DATASET EXCERPT |
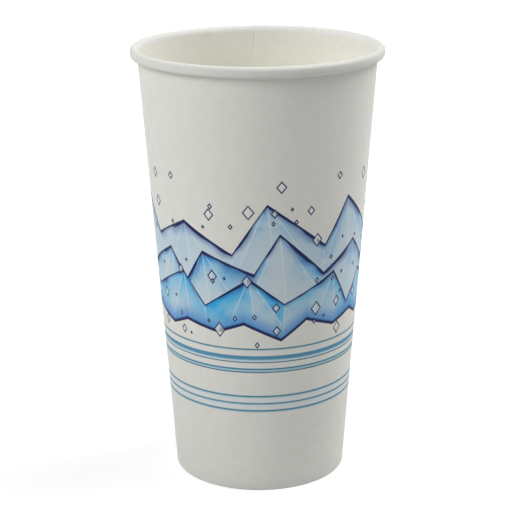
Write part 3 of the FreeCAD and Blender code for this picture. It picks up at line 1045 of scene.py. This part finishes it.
def floor_material():
    """A matt white studio floor. What the camera sees of it glows, so that it is white
    except in the cup's shadow."""
    material, tree = new_material("matt_white_studio_floor")
    where = add(tree, "ShaderNodeTexCoord")
    away = add(tree, "ShaderNodeVectorMath", {0: where.outputs["Object"]}, operation="LENGTH")
    level = add(
        tree,
        "ShaderNodeMapRange",
        {
            0: away.outputs["Value"],
            1: GLOW_DISTANCES[0],
            2: GLOW_DISTANCES[1],
            3: GLOW_NEAR,
            4: GLOW_FAR,
        },
        interpolation_type="SMOOTHSTEP",
    )
    glow = add(tree, "ShaderNodeMath", {0: seen_directly(tree), 1: level}, operation="MULTIPLY")
    seen = add(tree, "ShaderNodeEmission", {"Color": linear("#ffffff"), "Strength": glow})
    lit = add(tree, "ShaderNodeBsdfDiffuse", {"Color": linear("#cbcbcb")})
    both = add(tree, "ShaderNodeAddShader", {0: lit, 1: seen})
    add(tree, "ShaderNodeOutputMaterial", {"Surface": both})
    return material


def stage_floor():
    """The floor that the cup stands on, as wide as any view of it needs."""
    mesh = bmesh.new()
    bmesh.ops.create_circle(mesh, cap_ends=True, segments=96, radius=FLOOR_RADIUS)
    data = bpy.data.meshes.new("floor")
    mesh.to_mesh(data)
    mesh.free()
    data.materials.append(floor_material())
    floor = bpy.data.objects.new("floor", data)
    bpy.context.scene.collection.objects.link(floor)


def studio_lamps():
    """Soft boxes: one at the left, one high at the right, and two weaker ones to fill."""
    for name, (place, watts) in LAMPS.items():
        data = bpy.data.lights.new(name, "AREA")
        data.shape = "SQUARE"
        data.size = LAMP_SIZE
        data.energy = watts
        lamp = bpy.data.objects.new(name, data)
        lamp.location = place
        lamp.rotation_mode = "QUATERNION"
        lamp.rotation_quaternion = (LAMP_AIM - Vector(place)).to_track_quat("-Z", "Y")
        bpy.context.scene.collection.objects.link(lamp)


def world_light():
    """A faint even light from all round, seen by the camera as plain white."""
    world = bpy.data.worlds.new("studio")
    world.use_nodes = True
    tree = world.node_tree
    tree.nodes.clear()
    level = add(tree, "ShaderNodeMix", {0: seen_directly(tree), 2: WORLD_STRENGTH, 3: 1.0})
    back = add(tree, "ShaderNodeBackground", {"Strength": level})
    add(tree, "ShaderNodeOutputWorld", {"Surface": back})
    bpy.context.scene.world = world


# ----------------------------------------------------------------------------- camera

CAMERA_LENS = 113.65
CAMERA_SENSOR = 36
CAMERA_RANGE = (0.01, 20)
CAMERA_DISTANCE = 596 * MM
CAMERA_HEIGHT_ANGLE = math.radians(17.12)
CAMERA_ROLL = math.radians(-0.357)
AIM_ACROSS = -0.47 * MM
AIM_LEVEL = 78.72 * MM
SEAM_ACROSS = -1.3 * MM


def place_camera():
    """Look at the front from a little above, turned so that the inner raw edge of the
    seam shows just left of the middle."""
    seam_radius = CROWN_RADIUS - WALL_BOARD
    turn = math.asin(SEAM_ACROSS / seam_radius)
    right = Vector((math.cos(turn), math.sin(turn), 0))
    ahead = Vector((-math.sin(turn), math.cos(turn), 0))
    sight = ahead * math.cos(CAMERA_HEIGHT_ANGLE)
    sight.z = -math.sin(CAMERA_HEIGHT_ANGLE)
    above = right.cross(sight)
    tilted_right = right * math.cos(CAMERA_ROLL) + above * math.sin(CAMERA_ROLL)
    tilted_up = above * math.cos(CAMERA_ROLL) - right * math.sin(CAMERA_ROLL)

    data = bpy.data.cameras.new("camera")
    data.lens = CAMERA_LENS
    data.sensor_width = CAMERA_SENSOR
    data.clip_start, data.clip_end = CAMERA_RANGE
    camera = bpy.data.objects.new("camera", data)
    axes = Matrix((tilted_right, tilted_up, -sight)).transposed()
    aim = right * AIM_ACROSS + Vector((0, 0, AIM_LEVEL))
    camera.location = aim - sight * CAMERA_DISTANCE
    camera.rotation_mode = "QUATERNION"
    camera.rotation_quaternion = axes.to_quaternion()
    bpy.context.scene.collection.objects.link(camera)
    bpy.context.scene.camera = camera


film_side = film_coated_board()
raw_edge_and_shade = cut_edge_and_shade_board()
side_wall([printed_board(), film_side, raw_edge_and_shade])
base_disc([plain_board(), film_side, raw_edge_and_shade])
stage_floor()
world_light()
studio_lamps()
place_camera()

bpy.context.scene.view_settings.view_transform = "Standard"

CHALLENGE | Return all of the data exactly as it reads.

OUTPUT FOR THIS EXERCISE |
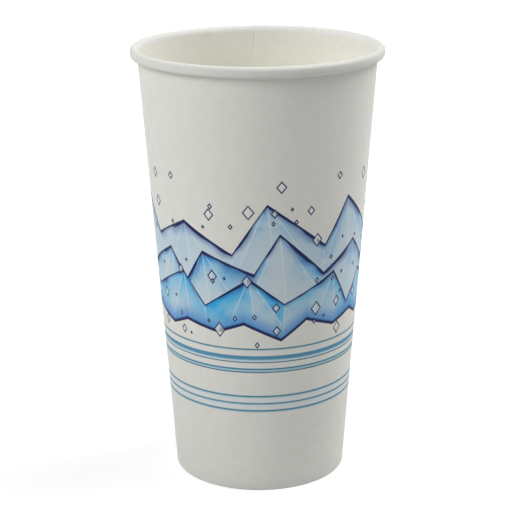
Write part 3 of the FreeCAD and Blender code for this picture. It picks up at line 1045 of scene.py. This part finishes it.
def floor_material():
    """A matt white studio floor. What the camera sees of it glows, so that it is white
    except in the cup's shadow."""
    material, tree = new_material("matt_white_studio_floor")
    where = add(tree, "ShaderNodeTexCoord")
    away = add(tree, "ShaderNodeVectorMath", {0: where.outputs["Object"]}, operation="LENGTH")
    level = add(
        tree,
        "ShaderNodeMapRange",
        {
            0: away.outputs["Value"],
            1: GLOW_DISTANCES[0],
            2: GLOW_DISTANCES[1],
            3: GLOW_NEAR,
            4: GLOW_FAR,
        },
        interpolation_type="SMOOTHSTEP",
    )
    glow = add(tree, "ShaderNodeMath", {0: seen_directly(tree), 1: level}, operation="MULTIPLY")
    seen = add(tree, "ShaderNodeEmission", {"Color": linear("#ffffff"), "Strength": glow})
    lit = add(tree, "ShaderNodeBsdfDiffuse", {"Color": linear("#cbcbcb")})
    both = add(tree, "ShaderNodeAddShader", {0: lit, 1: seen})
    add(tree, "ShaderNodeOutputMaterial", {"Surface": both})
    return material


def stage_floor():
    """The floor that the cup stands on, as wide as any view of it needs."""
    mesh = bmesh.new()
    bmesh.ops.create_circle(mesh, cap_ends=True, segments=96, radius=FLOOR_RADIUS)
    data = bpy.data.meshes.new("floor")
    mesh.to_mesh(data)
    mesh.free()
    data.materials.append(floor_material())
    floor = bpy.data.objects.new("floor", data)
    bpy.context.scene.collection.objects.link(floor)


def studio_lamps():
    """Soft boxes: one at the left, one high at the right, and two weaker ones to fill."""
    for name, (place, watts) in LAMPS.items():
        data = bpy.data.lights.new(name, "AREA")
        data.shape = "SQUARE"
        data.size = LAMP_SIZE
        data.energy = watts
        lamp = bpy.data.objects.new(name, data)
        lamp.location = place
        lamp.rotation_mode = "QUATERNION"
        lamp.rotation_quaternion = (LAMP_AIM - Vector(place)).to_track_quat("-Z", "Y")
        bpy.context.scene.collection.objects.link(lamp)


def world_light():
    """A faint even light from all round, seen by the camera as plain white."""
    world = bpy.data.worlds.new("studio")
    world.use_nodes = True
    tree = world.node_tree
    tree.nodes.clear()
    level = add(tree, "ShaderNodeMix", {0: seen_directly(tree), 2: WORLD_STRENGTH, 3: 1.0})
    back = add(tree, "ShaderNodeBackground", {"Strength": level})
    add(tree, "ShaderNodeOutputWorld", {"Surface": back})
    bpy.context.scene.world = world


# ----------------------------------------------------------------------------- camera

CAMERA_LENS = 113.65
CAMERA_SENSOR = 36
CAMERA_RANGE = (0.01, 20)
CAMERA_DISTANCE = 596 * MM
CAMERA_HEIGHT_ANGLE = math.radians(17.12)
CAMERA_ROLL = math.radians(-0.357)
AIM_ACROSS = -0.47 * MM
AIM_LEVEL = 78.72 * MM
SEAM_ACROSS = -1.3 * MM


def place_camera():
    """Look at the front from a little above, turned so that the inner raw edge of the
    seam shows just left of the middle."""
    seam_radius = CROWN_RADIUS - WALL_BOARD
    turn = math.asin(SEAM_ACROSS / seam_radius)
    right = Vector((math.cos(turn), math.sin(turn), 0))
    ahead = Vector((-math.sin(turn), math.cos(turn), 0))
    sight = ahead * math.cos(CAMERA_HEIGHT_ANGLE)
    sight.z = -math.sin(CAMERA_HEIGHT_ANGLE)
    above = right.cross(sight)
    tilted_right = right * math.cos(CAMERA_ROLL) + above * math.sin(CAMERA_ROLL)
    tilted_up = above * math.cos(CAMERA_ROLL) - right * math.sin(CAMERA_ROLL)

    data = bpy.data.cameras.new("camera")
    data.lens = CAMERA_LENS
    data.sensor_width = CAMERA_SENSOR
    data.clip_start, data.clip_end = CAMERA_RANGE
    camera = bpy.data.objects.new("camera", data)
    axes = Matrix((tilted_right, tilted_up, -sight)).transposed()
    aim = right * AIM_ACROSS + Vector((0, 0, AIM_LEVEL))
    camera.location = aim - sight * CAMERA_DISTANCE
    camera.rotation_mode = "QUATERNION"
    camera.rotation_quaternion = axes.to_quaternion()
    bpy.context.scene.collection.objects.link(camera)
    bpy.context.scene.camera = camera


film_side = film_coated_board()
raw_edge_and_shade = cut_edge_and_shade_board()
side_wall([printed_board(), film_side, raw_edge_and_shade])
base_disc([plain_board(), film_side, raw_edge_and_shade])
stage_floor()
world_light()
studio_lamps()
place_camera()

bpy.context.scene.view_settings.view_transform = "Standard"